For Kinoite and Silverblue, that's "toolbox" and uses podman containers.

That is what makes people think that the "immutable" distributions are developer friendly --and they are often described that way.

gabriel,

The problem for the developer(*) is when they (we?) follow the canonical way to install applications, and install an IDE from a Flatpak package.

It takes a lot of work to make a Flatpak, which is a container of a kind, connect to a toolbox, which is an OCI container based on podman. And not always will work. So if you want your the IDE to access the runtimes and libraries you've set up in your toolbox, Flatpak is not a friend.

But that is not the only way!

(*) Except if you're a vi-bro.

gabriel,

Here's where people go nuts: what folks think and will yell at you is that: Flatpaks do not support CLI tools, so toolbox is ONLY for CLI tools, and Flatpak is for ALL UI tools.

And guess what: is not. I challenge you to find such assertion here: https://docs.fedoraproject.org/en-US/fedora-kinoite/toolbox/

If you install your graphical IDE in the toolbox, with dnf, everything works like a charm.

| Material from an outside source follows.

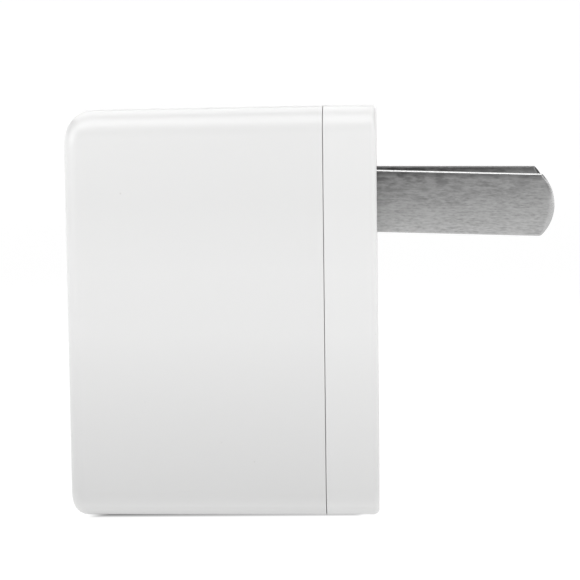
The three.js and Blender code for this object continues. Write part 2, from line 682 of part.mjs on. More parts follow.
const plug = new THREE.Group();
plug.position.set(PIVOT_X, 0, PIVOT_HEIGHT);
charger.add(plug);
addPart(plug, 'blade_rotor', rotor(), rotorPlastic);
addPart(plug, 'blade_left', blade(), bladeMetal, [0, BLADE_Y, 0]);
addPart(plug, 'blade_right', blade(), bladeMetal, [0, -BLADE_Y, 0]);

addPart(charger, 'rotor_cradle', rotorCradle(), rotorPlastic);
addPart(charger, 'cradle_screw_lower', cradleScrew(SCREW_Z[0]), steel);
addPart(charger, 'cradle_screw_upper', cradleScrew(SCREW_Z[1]), steel);
addPart(charger, 'detent_spring', detentLeaf(), steel);
addPart(charger, 'contact_left', contactLeaf(BLADE_Y), springMetal);
addPart(charger, 'contact_right', contactLeaf(-BLADE_Y), springMetal);

// Each wire's line is [x, y] at one height.
const WIRE_R = 0.45;
const WIRE_Z = PIVOT_HEIGHT - 5.75;
const LEFT_WIRE = [[5, BLADE_Y], [4.6, 6.6], [4.3, 7.8], [4.2, 9.7]];
const RIGHT_WIRE = [[5, -BLADE_Y], [4.4, -6], [3.6, -3], [2.9, 2], [2.7, 6], [2.7, 9.7]];
const levelWire = (line, steps) => wire(line.map(([x, y]) => [x, y, WIRE_Z]), WIRE_R, steps);
addPart(charger, 'wire_left', levelWire(LEFT_WIRE), wireRed);
addPart(charger, 'wire_right', levelWire(RIGHT_WIRE, LONG_WIRE_STEPS), wireBlack);

addPart(charger, 'main_board', mainBoard(), boardGreen);
addPart(charger, 'usb_board', usbBoard(), boardGreen);
addPart(charger, 'insulation_barrier', insulationBarrier(), barrierFibre);

addPart(charger, 'usb_socket_shell', socketShell(), socketMetal);
addPart(charger, 'usb_socket_insulator', socketInsulator(), socketPlastic);
USB_CONTACT_Y.forEach((y, i) => {
  addPart(charger, `usb_contact_${i + 1}`, usbContact(y), goldPlate);
});

const TRANSFORMER_AT = [-5.6, 3.3, 9];
addPart(charger, 'transformer_core_front', coreHalf(-1), ferrite, TRANSFORMER_AT);
addPart(charger, 'transformer_core_rear', coreHalf(1), ferrite, TRANSFORMER_AT);
addPart(charger, 'transformer_bobbin', bobbin(), bobbinPlastic, TRANSFORMER_AT);
addPart(charger, 'transformer_winding', winding(), windingTape, TRANSFORMER_AT);
addPart(charger, 'transformer_tape', coreTape(), windingTape, TRANSFORMER_AT);

// Capacitor sizes are radius and height. Package sizes are length, width, height and legs to a side.
const BULK_CAPACITOR = [3.25, 12];
const OUTPUT_CAPACITOR = [2.5, 11];
const RECTIFIER = [3.8, 2.9, 2.4, 2];
const CONTROLLER = [4.6, 3.6, 1.6, 4];
const OPTOCOUPLER = [5.6, 2.9, 3.2, 2];
const DIODE = [2.4, 3, 2.1, 1];

// Each component's name, shape, material and place on the board: [x, z].
const COMPONENTS = [
  ['bulk_capacitor_1', canCapacitor(...BULK_CAPACITOR), capacitorSleeve, [-9.6, 33.7]],
  ['bulk_capacitor_2', canCapacitor(...BULK_CAPACITOR), capacitorSleeve, [-2.6, 33.7]],
  ['output_capacitor_1', canCapacitor(...OUTPUT_CAPACITOR), capacitorGreen, [3.9, 12.6]],
  ['output_capacitor_2', canCapacitor(...OUTPUT_CAPACITOR), capacitorGreen, [3.9, 6.4]],
  ['input_choke', drumChoke(), copper, [-0.6, 27.6]],
  ['fuse_resistor', standingResistor(), resistorCoat, [4, 29.3]],
  ['bridge_rectifier', chipPackage(...RECTIFIER), chipPlastic, [-11.1, 27.5]],
  ['controller_chip', chipPackage(...CONTROLLER), chipPlastic, [-6.2, 27.6]],
  ['optocoupler', chipPackage(...OPTOCOUPLER), chipPlastic, [3.15, 34.2]],
  ['y_capacitor', discCapacitor(), discCeramic, [3.9, 20.4]],
];
COMPONENTS.forEach(([name, shape, material, [x, z]]) => addOnBoard(name, shape, material, x, z));

const DIODE_AT = [0.9, 4, USB_BOARD_TOP + STAND_OFF];
const diode = addPart(charger, 'output_diode', chipPackage(...DIODE), chipPlastic, DIODE_AT);
diode.rotation.set(QUARTER, QUARTER, 0);

export default charger;
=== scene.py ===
"""The looks of a USB wall charger with a folding plug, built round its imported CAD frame.

Metres, +Z up. +X points into the wall, along the open blades, and the camera looks along +Y.
The two housing halves, the rotor, the blades and the USB socket are detailed pieces that replace
their CAD nodes. Every other node keeps its CAD shape and gets rounded edges and a material.
"""
import json
import math

import bpy
from mathutils import Matrix, Vector


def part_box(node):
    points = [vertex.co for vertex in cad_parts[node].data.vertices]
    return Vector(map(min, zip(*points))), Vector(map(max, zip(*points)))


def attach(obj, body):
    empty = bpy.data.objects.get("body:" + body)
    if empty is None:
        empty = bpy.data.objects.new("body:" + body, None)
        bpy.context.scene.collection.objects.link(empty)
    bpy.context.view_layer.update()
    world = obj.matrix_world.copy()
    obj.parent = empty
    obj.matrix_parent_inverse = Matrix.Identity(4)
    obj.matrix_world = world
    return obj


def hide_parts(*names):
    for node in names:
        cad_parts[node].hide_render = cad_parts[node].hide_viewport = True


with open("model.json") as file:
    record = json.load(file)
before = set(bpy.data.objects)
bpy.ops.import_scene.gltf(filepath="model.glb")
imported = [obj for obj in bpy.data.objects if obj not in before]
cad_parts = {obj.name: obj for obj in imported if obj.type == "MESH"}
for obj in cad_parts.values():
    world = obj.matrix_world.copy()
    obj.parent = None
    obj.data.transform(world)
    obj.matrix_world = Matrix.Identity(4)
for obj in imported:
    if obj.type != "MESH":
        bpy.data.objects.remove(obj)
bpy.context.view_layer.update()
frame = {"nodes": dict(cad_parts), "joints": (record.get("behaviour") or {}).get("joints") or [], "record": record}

# ---------------------------------------------------------------- sizes

MM = 0.001

SHELL_LOW, SHELL_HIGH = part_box("front_shell")
COVER_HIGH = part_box("rear_cover")[1]
BLADE_LOW, BLADE_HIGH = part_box("blade_right")
SOCKET_LOW, SOCKET_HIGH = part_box("usb_socket_shell")
INSULATOR_LOW, INSULATOR_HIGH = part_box("usb_socket_insulator")
PIVOT = Vector(frame["joints"][0]["pos_m"])

FRONT_X = SHELL_LOW.x
SEAM_X = SHELL_HIGH.x
REAR_X = COVER_HIGH.x
HALF_WIDTH = COVER_HIGH.y
HEIGHT = COVER_HIGH.z
SEAM_GAP = 0.055 * MM
WALL = 1.8 * MM
LIP_OFFSET = 1.0 * MM  # from the outside of the housing to the lip inside the seam
LIP_LENGTH = 1.5 * MM
LIP_GAP = 0.1 * MM  # between the lip and the recess in the shell that takes it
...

Because toolbox is for all native packages you need to work with them as a user.

gabriel,

Indeed, I always install Visual Studio Codium in my "developer" toolbox, for the two stupidities I code before killing my next pet project.

Yesterday I connected Visual Studio Code to a toolbox, but, I saw that due to some podman limitation the IDE would connect to the container as root, messing my file permissions. So I went and I installed it inside the toolbox.

Perfect.

And you can create a launcher in your host system --just run "toolbox run --container [name] codium".

Zero dramas.

gabriel,

In conclusion: "immutables" are not such. They are more solid distributions that, by the way and sorry for not mentioning, allow you to roll back changes you do to the system.

They should be called just "atomic", or just don't bother putting surnames to the thing. They're just cool.

Just go fetch one, create a thin layer with your essential low level packages if you need it (e.g.: drivers, modules, things that won't work well on Flatpak), and play with them.

gabriel,

@fedora they are great projects! They are fueling a distro-hoping spree I didn't have in, like, 20 years --just for the fun of trying!